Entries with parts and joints
========================================

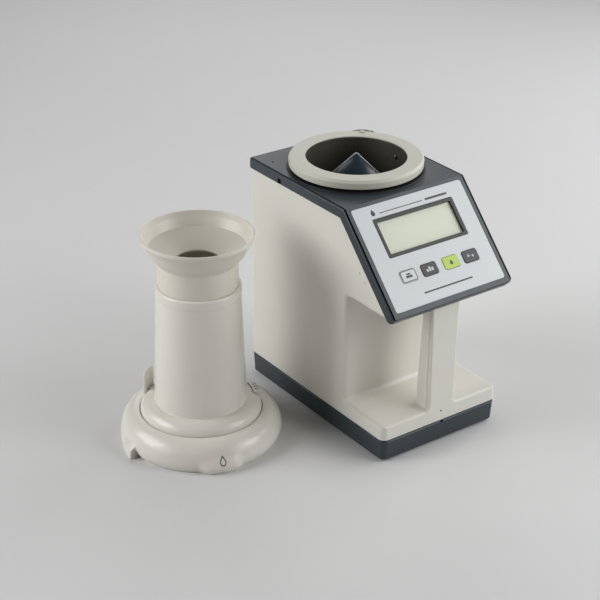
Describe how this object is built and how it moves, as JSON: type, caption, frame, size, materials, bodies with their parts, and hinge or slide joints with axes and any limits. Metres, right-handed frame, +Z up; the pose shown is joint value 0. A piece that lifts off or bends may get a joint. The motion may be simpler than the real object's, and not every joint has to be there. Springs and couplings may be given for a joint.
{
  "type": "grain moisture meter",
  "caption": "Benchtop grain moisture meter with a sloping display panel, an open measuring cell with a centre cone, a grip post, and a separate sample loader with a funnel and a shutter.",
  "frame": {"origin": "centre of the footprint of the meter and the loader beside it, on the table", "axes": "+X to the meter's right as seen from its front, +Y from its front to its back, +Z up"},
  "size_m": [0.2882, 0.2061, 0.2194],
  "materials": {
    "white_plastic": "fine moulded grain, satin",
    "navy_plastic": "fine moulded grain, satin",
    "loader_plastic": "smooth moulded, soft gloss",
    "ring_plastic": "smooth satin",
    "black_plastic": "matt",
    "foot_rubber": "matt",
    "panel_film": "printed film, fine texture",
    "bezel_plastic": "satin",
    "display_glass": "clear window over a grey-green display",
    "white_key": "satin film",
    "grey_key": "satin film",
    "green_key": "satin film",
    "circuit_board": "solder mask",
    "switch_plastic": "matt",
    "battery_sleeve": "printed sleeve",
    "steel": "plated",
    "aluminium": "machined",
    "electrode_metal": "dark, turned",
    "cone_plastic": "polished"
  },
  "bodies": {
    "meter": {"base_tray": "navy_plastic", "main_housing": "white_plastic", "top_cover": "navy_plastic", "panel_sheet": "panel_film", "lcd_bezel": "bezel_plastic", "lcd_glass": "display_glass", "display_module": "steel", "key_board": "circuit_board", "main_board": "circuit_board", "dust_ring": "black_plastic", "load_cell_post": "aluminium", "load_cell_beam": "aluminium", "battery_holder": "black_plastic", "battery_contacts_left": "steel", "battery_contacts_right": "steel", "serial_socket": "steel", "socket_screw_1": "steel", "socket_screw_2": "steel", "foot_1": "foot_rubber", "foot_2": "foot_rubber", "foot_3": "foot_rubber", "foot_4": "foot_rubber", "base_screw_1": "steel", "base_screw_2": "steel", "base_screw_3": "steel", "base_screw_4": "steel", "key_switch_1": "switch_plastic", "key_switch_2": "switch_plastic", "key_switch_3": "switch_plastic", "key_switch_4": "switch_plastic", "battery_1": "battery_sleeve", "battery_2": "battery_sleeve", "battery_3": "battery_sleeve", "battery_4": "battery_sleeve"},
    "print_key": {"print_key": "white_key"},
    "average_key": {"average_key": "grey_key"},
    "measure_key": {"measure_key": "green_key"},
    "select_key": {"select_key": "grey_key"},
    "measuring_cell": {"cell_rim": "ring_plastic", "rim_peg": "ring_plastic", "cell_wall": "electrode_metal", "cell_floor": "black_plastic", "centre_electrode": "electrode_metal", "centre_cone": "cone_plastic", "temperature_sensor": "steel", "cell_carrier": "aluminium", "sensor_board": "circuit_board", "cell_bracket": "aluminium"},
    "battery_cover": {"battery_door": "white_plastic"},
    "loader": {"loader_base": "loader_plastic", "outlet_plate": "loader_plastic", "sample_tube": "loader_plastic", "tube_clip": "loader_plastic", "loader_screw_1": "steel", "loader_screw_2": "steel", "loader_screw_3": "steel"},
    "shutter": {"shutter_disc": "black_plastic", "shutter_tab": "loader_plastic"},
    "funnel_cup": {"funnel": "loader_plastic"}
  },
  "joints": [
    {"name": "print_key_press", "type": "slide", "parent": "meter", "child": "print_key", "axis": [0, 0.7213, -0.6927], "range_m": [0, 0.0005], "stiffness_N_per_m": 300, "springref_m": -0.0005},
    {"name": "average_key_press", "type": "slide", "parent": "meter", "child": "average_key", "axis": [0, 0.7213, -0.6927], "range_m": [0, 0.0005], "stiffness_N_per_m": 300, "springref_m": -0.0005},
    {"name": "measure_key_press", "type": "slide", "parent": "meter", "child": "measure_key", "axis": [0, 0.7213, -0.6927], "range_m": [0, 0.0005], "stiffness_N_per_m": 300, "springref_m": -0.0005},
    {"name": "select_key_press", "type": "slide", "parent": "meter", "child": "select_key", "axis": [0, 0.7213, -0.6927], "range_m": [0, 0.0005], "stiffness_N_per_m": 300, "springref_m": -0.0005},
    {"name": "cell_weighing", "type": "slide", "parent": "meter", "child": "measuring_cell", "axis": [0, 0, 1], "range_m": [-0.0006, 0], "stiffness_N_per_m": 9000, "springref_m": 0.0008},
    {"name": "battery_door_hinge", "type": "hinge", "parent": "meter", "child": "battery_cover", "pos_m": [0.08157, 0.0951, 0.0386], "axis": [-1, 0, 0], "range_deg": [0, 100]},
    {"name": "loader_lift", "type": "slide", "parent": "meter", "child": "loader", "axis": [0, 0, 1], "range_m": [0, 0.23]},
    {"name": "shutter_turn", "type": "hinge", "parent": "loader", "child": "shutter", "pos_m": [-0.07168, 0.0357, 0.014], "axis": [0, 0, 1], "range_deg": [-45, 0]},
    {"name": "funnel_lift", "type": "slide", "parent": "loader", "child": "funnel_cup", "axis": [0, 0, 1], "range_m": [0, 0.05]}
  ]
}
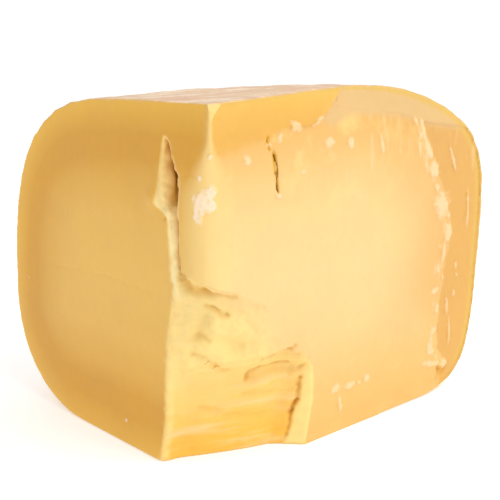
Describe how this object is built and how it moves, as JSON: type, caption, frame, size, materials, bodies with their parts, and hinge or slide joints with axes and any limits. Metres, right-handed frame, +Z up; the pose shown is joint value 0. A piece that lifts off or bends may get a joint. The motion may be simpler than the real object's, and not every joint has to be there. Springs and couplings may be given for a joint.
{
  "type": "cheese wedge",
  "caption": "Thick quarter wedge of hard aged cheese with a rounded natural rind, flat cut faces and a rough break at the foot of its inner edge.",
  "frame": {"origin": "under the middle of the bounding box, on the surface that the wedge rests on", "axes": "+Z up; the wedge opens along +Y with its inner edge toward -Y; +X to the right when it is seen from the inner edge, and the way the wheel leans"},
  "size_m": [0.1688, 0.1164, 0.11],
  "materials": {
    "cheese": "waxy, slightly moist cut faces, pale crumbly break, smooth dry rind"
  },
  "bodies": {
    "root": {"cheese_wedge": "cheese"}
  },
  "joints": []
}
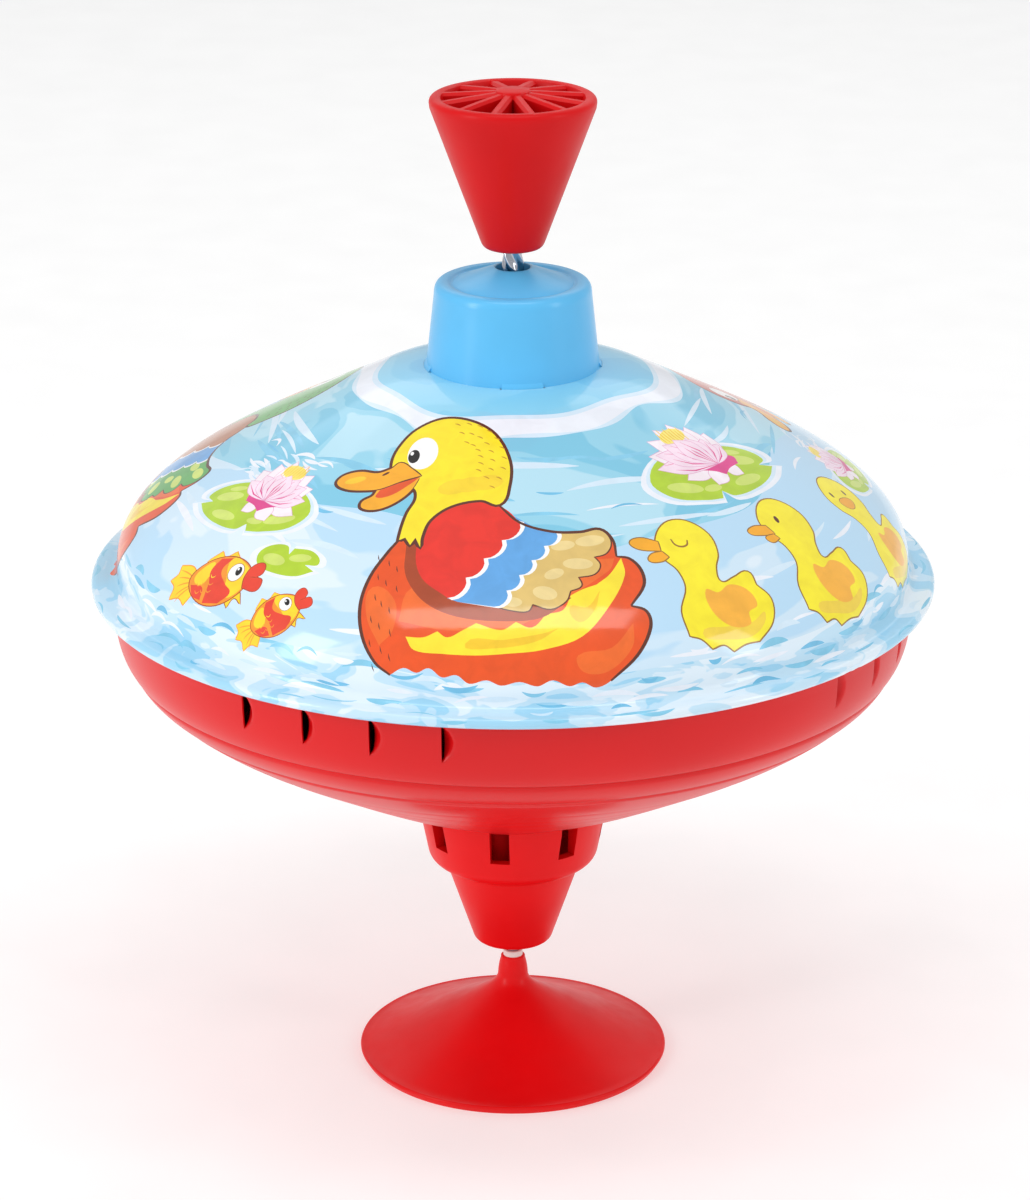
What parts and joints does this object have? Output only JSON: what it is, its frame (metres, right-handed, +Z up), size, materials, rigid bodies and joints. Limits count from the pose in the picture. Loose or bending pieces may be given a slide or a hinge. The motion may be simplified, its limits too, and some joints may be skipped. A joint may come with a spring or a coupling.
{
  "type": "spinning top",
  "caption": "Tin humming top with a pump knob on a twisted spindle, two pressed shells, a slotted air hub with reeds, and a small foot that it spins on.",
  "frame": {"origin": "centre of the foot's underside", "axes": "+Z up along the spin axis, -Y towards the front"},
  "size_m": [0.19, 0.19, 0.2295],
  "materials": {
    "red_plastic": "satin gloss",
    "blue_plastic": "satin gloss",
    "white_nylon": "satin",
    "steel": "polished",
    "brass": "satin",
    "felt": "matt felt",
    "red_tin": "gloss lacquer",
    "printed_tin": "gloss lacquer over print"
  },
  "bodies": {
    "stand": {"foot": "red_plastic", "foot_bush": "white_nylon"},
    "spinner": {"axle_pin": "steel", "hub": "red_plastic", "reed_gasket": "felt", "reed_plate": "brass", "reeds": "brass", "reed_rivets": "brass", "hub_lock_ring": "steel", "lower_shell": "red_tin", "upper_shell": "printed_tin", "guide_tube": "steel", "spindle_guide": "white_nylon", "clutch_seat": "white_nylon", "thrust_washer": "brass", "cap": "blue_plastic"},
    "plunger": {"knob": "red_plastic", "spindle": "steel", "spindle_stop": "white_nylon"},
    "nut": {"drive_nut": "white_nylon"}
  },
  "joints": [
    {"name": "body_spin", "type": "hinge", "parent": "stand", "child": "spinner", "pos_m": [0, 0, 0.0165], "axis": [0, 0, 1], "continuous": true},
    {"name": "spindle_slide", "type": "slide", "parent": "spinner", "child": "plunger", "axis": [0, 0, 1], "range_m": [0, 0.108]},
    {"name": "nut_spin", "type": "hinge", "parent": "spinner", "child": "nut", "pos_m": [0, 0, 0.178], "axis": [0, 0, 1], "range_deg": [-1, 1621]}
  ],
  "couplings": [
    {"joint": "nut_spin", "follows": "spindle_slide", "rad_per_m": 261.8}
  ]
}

========================================

◆ **What the exercise asks**
Scan the records above for the string "from", then report every line that contains it.

◆ **Exercise answer**
  "frame": {"origin": "centre of the footprint of the meter and the loader beside it, on the table", "axes": "+X to the meter's right as seen from its front, +Y from its front to its back, +Z up"},
  "frame": {"origin": "under the middle of the bounding box, on the surface that the wedge rests on", "axes": "+Z up; the wedge opens along +Y with its inner edge toward -Y; +X to the right when it is seen from the inner edge, and the way the wheel leans"},
What parts and joints does this object have? Output only JSON: what it is, its frame (metres, right-handed, +Z up), size, materials, rigid bodies and joints. Limits count from the pose in the picture. Loose or bending pieces may be given a slide or a hinge. The motion may be simplified, its limits too, and some joints may be skipped. A joint may come with a spring or a coupling.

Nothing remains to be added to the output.